____ Source data

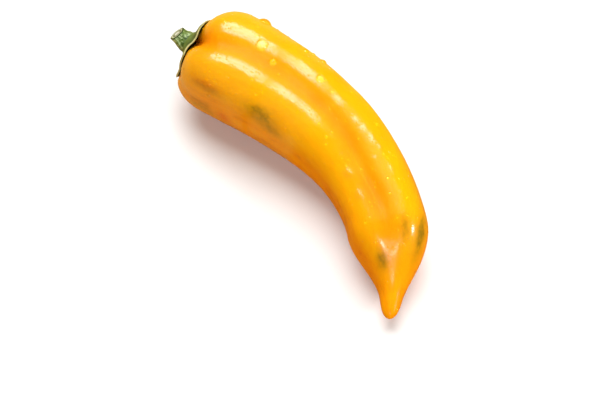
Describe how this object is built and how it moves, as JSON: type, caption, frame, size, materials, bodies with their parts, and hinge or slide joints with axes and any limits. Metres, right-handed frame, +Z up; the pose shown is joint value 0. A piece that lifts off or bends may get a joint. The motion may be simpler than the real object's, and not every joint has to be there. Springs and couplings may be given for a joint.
{
  "type": "pointed sweet pepper",
  "caption": "Whole long pointed yellow sweet pepper, gently bowed and lobed, with a green calyx and a short cut stem, lying on its side.",
  "frame": {"origin": "on the resting plane, under the middle of the pepper's bounding box", "axes": "+Z up from the resting plane, +X along the pepper from stem to tip, +Y the side the fruit bows towards"},
  "size_m": [0.178, 0.0686, 0.0508],
  "materials": {
    "skin": "gloss",
    "calyx_green": "satin",
    "stem_green": "satin"
  },
  "bodies": {
    "root": {"fruit": "skin", "calyx": "calyx_green", "stem": "stem_green"}
  },
  "joints": []
}
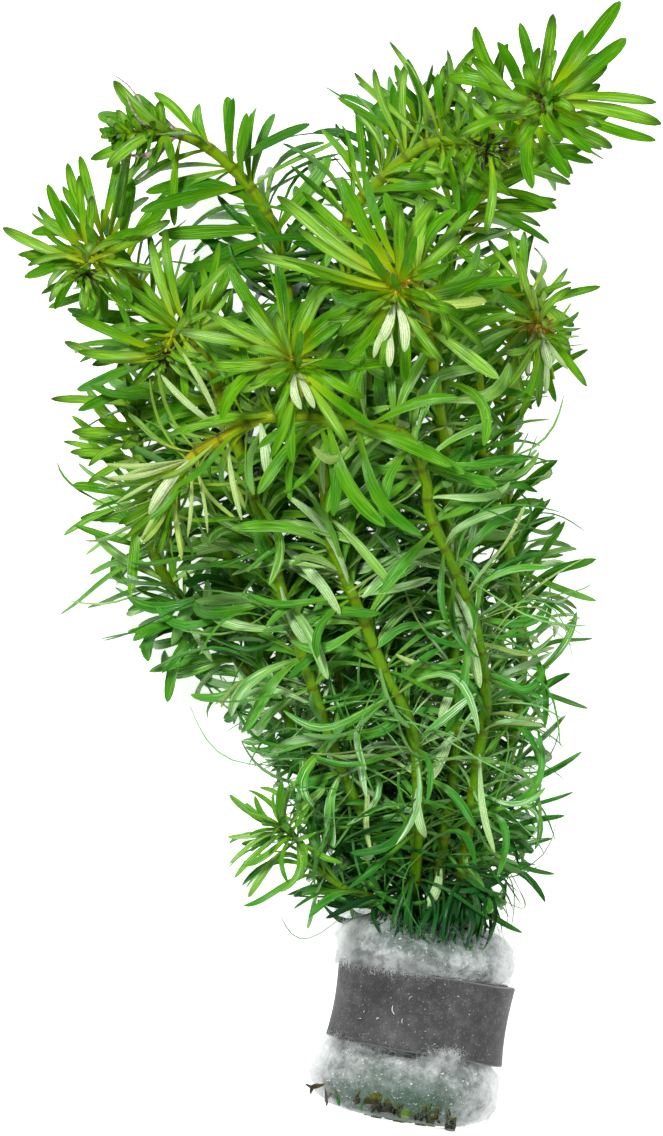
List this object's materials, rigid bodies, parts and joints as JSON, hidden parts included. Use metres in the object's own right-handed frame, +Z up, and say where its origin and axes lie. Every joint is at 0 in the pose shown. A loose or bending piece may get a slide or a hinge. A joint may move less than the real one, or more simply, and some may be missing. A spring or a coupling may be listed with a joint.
{
  "type": "bunch of aquarium stem plants",
  "caption": "Cut bunch of leafy aquarium stems lying on its side, held at the base by white filter floss and a wrapped grey weight strip.",
  "frame": {"origin": "middle of the bunch's bounding box, on the surface that it lies on", "axes": "+Y along the bunch from the cut ends to the growing tips, +Z up from the surface, +X to the right seen from above"},
  "size_m": [0.1325, 0.2258, 0.097],
  "materials": {
    "stem_leaf": "satin",
    "crown_leaf": "satin",
    "floss": "matte",
    "weight_metal": "matte"
  },
  "bodies": {
    "root": {"weight_strip": "weight_metal", "floss_wad": "floss", "stem_right": "stem_leaf", "stem_top_middle": "stem_leaf", "stem_upper_rear": "stem_leaf", "stem_top_left": "stem_leaf", "stem_left": "stem_leaf", "stem_middle_left": "stem_leaf", "stem_low_left": "stem_leaf", "stem_front": "stem_leaf", "stem_centre": "stem_leaf", "stem_arching": "stem_leaf", "stem_upper_right": "stem_leaf", "stem_side_shoot": "stem_leaf", "crown_right": "crown_leaf", "crown_top_middle": "crown_leaf", "crown_upper_rear": "crown_leaf", "crown_top_left": "crown_leaf", "crown_left": "crown_leaf", "crown_middle_left": "crown_leaf", "crown_low_left": "crown_leaf", "crown_front": "crown_leaf", "crown_centre": "crown_leaf", "crown_arching": "crown_leaf", "crown_upper_right": "crown_leaf", "crown_side_shoot": "crown_leaf"}
  },
  "joints": []
}
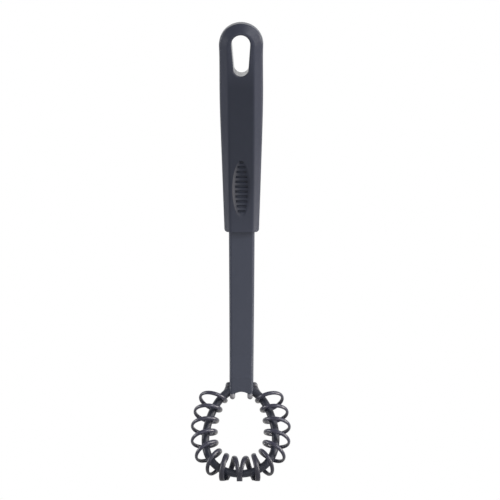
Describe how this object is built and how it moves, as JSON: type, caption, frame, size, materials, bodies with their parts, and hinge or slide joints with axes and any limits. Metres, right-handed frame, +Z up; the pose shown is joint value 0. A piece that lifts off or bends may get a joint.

________

- **Required work**
Your task is to output all of the data above word for word.

- **Full solution**
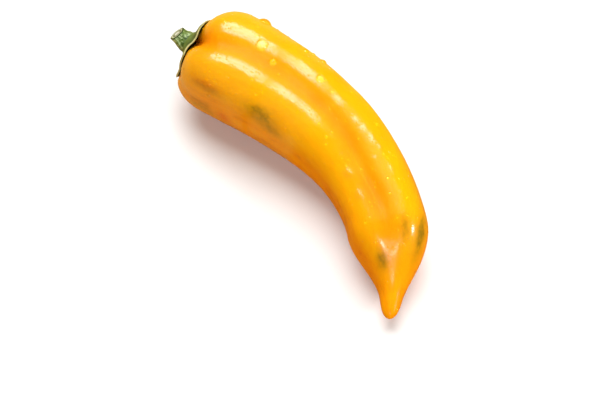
Describe how this object is built and how it moves, as JSON: type, caption, frame, size, materials, bodies with their parts, and hinge or slide joints with axes and any limits. Metres, right-handed frame, +Z up; the pose shown is joint value 0. A piece that lifts off or bends may get a joint. The motion may be simpler than the real object's, and not every joint has to be there. Springs and couplings may be given for a joint.
{
  "type": "pointed sweet pepper",
  "caption": "Whole long pointed yellow sweet pepper, gently bowed and lobed, with a green calyx and a short cut stem, lying on its side.",
  "frame": {"origin": "on the resting plane, under the middle of the pepper's bounding box", "axes": "+Z up from the resting plane, +X along the pepper from stem to tip, +Y the side the fruit bows towards"},
  "size_m": [0.178, 0.0686, 0.0508],
  "materials": {
    "skin": "gloss",
    "calyx_green": "satin",
    "stem_green": "satin"
  },
  "bodies": {
    "root": {"fruit": "skin", "calyx": "calyx_green", "stem": "stem_green"}
  },
  "joints": []
}
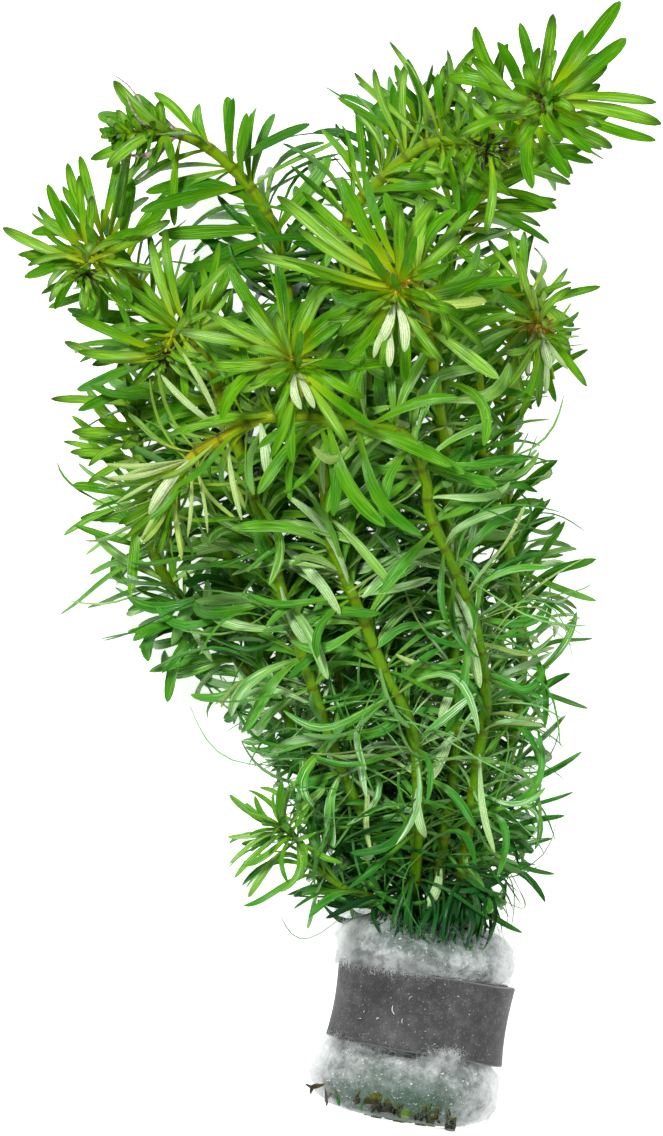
List this object's materials, rigid bodies, parts and joints as JSON, hidden parts included. Use metres in the object's own right-handed frame, +Z up, and say where its origin and axes lie. Every joint is at 0 in the pose shown. A loose or bending piece may get a slide or a hinge. A joint may move less than the real one, or more simply, and some may be missing. A spring or a coupling may be listed with a joint.
{
  "type": "bunch of aquarium stem plants",
  "caption": "Cut bunch of leafy aquarium stems lying on its side, held at the base by white filter floss and a wrapped grey weight strip.",
  "frame": {"origin": "middle of the bunch's bounding box, on the surface that it lies on", "axes": "+Y along the bunch from the cut ends to the growing tips, +Z up from the surface, +X to the right seen from above"},
  "size_m": [0.1325, 0.2258, 0.097],
  "materials": {
    "stem_leaf": "satin",
    "crown_leaf": "satin",
    "floss": "matte",
    "weight_metal": "matte"
  },
  "bodies": {
    "root": {"weight_strip": "weight_metal", "floss_wad": "floss", "stem_right": "stem_leaf", "stem_top_middle": "stem_leaf", "stem_upper_rear": "stem_leaf", "stem_top_left": "stem_leaf", "stem_left": "stem_leaf", "stem_middle_left": "stem_leaf", "stem_low_left": "stem_leaf", "stem_front": "stem_leaf", "stem_centre": "stem_leaf", "stem_arching": "stem_leaf", "stem_upper_right": "stem_leaf", "stem_side_shoot": "stem_leaf", "crown_right": "crown_leaf", "crown_top_middle": "crown_leaf", "crown_upper_rear": "crown_leaf", "crown_top_left": "crown_leaf", "crown_left": "crown_leaf", "crown_middle_left": "crown_leaf", "crown_low_left": "crown_leaf", "crown_front": "crown_leaf", "crown_centre": "crown_leaf", "crown_arching": "crown_leaf", "crown_upper_right": "crown_leaf", "crown_side_shoot": "crown_leaf"}
  },
  "joints": []
}
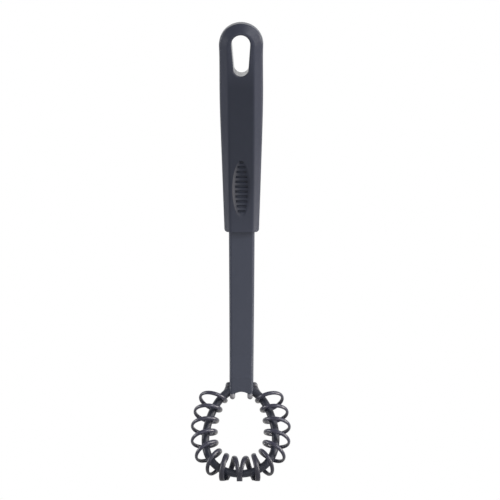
Describe how this object is built and how it moves, as JSON: type, caption, frame, size, materials, bodies with their parts, and hinge or slide joints with axes and any limits. Metres, right-handed frame, +Z up; the pose shown is joint value 0. A piece that lifts off or bends may get a joint.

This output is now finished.